● **Task details**
In the records below, find each line with the word "hinge" and copy it.
··· Input ···
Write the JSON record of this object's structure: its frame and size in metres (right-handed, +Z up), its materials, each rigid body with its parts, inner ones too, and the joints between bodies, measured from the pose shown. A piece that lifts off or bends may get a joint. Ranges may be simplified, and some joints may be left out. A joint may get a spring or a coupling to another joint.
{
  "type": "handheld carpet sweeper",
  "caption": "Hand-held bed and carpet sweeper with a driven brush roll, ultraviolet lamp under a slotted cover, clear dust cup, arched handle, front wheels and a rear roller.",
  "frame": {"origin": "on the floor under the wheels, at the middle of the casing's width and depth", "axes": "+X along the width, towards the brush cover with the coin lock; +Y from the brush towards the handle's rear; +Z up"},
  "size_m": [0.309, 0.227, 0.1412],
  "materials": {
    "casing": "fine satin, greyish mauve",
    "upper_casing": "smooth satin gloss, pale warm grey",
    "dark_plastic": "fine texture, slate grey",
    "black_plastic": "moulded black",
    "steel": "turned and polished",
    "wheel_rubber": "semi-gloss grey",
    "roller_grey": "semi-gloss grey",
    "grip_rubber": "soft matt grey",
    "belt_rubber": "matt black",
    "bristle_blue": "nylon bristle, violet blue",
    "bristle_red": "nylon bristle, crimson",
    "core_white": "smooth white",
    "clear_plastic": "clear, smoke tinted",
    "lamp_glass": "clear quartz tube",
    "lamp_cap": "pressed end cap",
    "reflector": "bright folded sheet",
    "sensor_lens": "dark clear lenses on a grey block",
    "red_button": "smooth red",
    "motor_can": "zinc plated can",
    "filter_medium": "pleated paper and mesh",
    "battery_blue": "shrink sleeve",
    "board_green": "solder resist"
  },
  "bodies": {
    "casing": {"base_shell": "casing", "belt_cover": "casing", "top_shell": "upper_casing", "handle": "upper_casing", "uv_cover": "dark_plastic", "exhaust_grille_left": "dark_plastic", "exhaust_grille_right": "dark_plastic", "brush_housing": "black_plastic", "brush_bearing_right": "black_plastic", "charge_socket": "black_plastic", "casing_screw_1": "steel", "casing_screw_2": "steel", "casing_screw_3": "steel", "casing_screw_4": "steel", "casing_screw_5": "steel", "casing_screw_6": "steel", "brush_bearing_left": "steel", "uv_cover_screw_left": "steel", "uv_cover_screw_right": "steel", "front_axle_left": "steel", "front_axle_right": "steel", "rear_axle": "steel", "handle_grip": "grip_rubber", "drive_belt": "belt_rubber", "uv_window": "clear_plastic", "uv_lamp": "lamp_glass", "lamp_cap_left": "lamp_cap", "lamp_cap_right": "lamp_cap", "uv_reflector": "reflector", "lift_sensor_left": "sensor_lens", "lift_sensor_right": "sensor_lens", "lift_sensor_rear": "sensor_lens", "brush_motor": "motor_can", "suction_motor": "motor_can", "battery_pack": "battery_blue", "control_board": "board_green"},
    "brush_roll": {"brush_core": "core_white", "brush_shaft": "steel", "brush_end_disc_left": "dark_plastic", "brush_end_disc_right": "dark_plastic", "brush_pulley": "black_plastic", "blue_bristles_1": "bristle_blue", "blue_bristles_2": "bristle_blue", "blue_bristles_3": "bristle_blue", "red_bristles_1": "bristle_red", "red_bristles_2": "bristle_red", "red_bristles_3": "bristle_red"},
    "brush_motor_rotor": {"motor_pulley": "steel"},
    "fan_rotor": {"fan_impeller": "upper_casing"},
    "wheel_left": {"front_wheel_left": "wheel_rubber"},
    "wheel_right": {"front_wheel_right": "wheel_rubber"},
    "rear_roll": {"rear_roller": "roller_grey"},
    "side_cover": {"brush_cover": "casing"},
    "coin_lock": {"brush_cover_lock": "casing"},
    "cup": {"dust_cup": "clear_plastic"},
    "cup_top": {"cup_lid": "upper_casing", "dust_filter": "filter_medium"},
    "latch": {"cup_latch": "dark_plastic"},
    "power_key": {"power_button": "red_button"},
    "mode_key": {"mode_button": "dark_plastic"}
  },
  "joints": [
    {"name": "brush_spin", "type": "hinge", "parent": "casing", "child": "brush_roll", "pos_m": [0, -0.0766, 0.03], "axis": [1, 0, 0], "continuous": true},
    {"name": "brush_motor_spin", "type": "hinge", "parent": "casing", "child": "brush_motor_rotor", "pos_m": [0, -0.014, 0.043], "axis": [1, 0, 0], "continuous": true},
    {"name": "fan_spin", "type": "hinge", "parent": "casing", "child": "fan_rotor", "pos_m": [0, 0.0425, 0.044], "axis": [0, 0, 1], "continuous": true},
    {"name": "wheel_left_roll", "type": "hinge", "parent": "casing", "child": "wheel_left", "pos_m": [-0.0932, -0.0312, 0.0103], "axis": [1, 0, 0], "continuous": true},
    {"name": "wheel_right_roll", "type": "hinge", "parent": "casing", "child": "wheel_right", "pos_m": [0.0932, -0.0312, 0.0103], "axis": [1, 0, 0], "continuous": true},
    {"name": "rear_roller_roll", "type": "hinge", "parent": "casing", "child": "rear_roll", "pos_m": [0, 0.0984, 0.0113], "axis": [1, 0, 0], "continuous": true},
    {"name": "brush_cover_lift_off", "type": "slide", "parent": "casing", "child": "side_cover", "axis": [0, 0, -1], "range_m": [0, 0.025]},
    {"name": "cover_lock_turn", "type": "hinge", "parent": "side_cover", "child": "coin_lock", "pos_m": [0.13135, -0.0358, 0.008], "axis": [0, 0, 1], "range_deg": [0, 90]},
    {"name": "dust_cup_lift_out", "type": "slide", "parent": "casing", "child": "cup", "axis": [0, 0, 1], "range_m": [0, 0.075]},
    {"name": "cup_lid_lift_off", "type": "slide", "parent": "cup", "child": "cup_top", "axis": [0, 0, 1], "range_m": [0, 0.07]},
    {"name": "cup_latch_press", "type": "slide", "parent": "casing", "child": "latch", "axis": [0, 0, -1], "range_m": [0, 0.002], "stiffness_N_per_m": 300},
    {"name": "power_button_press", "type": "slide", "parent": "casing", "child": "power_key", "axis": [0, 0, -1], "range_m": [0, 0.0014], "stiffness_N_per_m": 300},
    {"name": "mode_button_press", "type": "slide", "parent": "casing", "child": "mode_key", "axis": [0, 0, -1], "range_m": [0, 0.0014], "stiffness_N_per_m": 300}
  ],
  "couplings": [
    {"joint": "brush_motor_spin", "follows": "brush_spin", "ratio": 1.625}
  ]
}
···
··· Input ···
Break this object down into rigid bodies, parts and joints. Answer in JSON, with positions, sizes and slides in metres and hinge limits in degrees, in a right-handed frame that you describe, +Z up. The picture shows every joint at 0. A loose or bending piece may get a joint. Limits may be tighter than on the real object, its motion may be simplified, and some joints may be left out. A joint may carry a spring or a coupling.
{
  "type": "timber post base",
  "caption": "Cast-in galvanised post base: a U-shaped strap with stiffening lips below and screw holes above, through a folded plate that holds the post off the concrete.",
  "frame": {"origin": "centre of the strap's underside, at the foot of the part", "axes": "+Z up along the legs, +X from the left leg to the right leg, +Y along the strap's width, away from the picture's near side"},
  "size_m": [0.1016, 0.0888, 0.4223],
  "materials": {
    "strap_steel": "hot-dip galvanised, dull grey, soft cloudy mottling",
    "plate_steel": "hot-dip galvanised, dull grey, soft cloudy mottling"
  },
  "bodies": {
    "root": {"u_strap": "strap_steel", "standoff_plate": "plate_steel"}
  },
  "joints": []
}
···
● **The output**
    {"name": "brush_spin", "type": "hinge", "parent": "casing", "child": "brush_roll", "pos_m": [0, -0.0766, 0.03], "axis": [1, 0, 0], "continuous": true},
    {"name": "brush_motor_spin", "type": "hinge", "parent": "casing", "child": "brush_motor_rotor", "pos_m": [0, -0.014, 0.043], "axis": [1, 0, 0], "continuous": true},
    {"name": "fan_spin", "type": "hinge", "parent": "casing", "child": "fan_rotor", "pos_m": [0, 0.0425, 0.044], "axis": [0, 0, 1], "continuous": true},
    {"name": "wheel_left_roll", "type": "hinge", "parent": "casing", "child": "wheel_left", "pos_m": [-0.0932, -0.0312, 0.0103], "axis": [1, 0, 0], "continuous": true},
    {"name": "wheel_right_roll", "type": "hinge", "parent": "casing", "child": "wheel_right", "pos_m": [0.0932, -0.0312, 0.0103], "axis": [1, 0, 0], "continuous": true},
    {"name": "rear_roller_roll", "type": "hinge", "parent": "casing", "child": "rear_roll", "pos_m": [0, 0.0984, 0.0113], "axis": [1, 0, 0], "continuous": true},
    {"name": "cover_lock_turn", "type": "hinge", "parent": "side_cover", "child": "coin_lock", "pos_m": [0.13135, -0.0358, 0.008], "axis": [0, 0, 1], "range_deg": [0, 90]},
Break this object down into rigid bodies, parts and joints. Answer in JSON, with positions, sizes and slides in metres and hinge limits in degrees, in a right-handed frame that you describe, +Z up. The picture shows every joint at 0. A loose or bending piece may get a joint. Limits may be tighter than on the real object, its motion may be simplified, and some joints may be left out. A joint may carry a spring or a coupling.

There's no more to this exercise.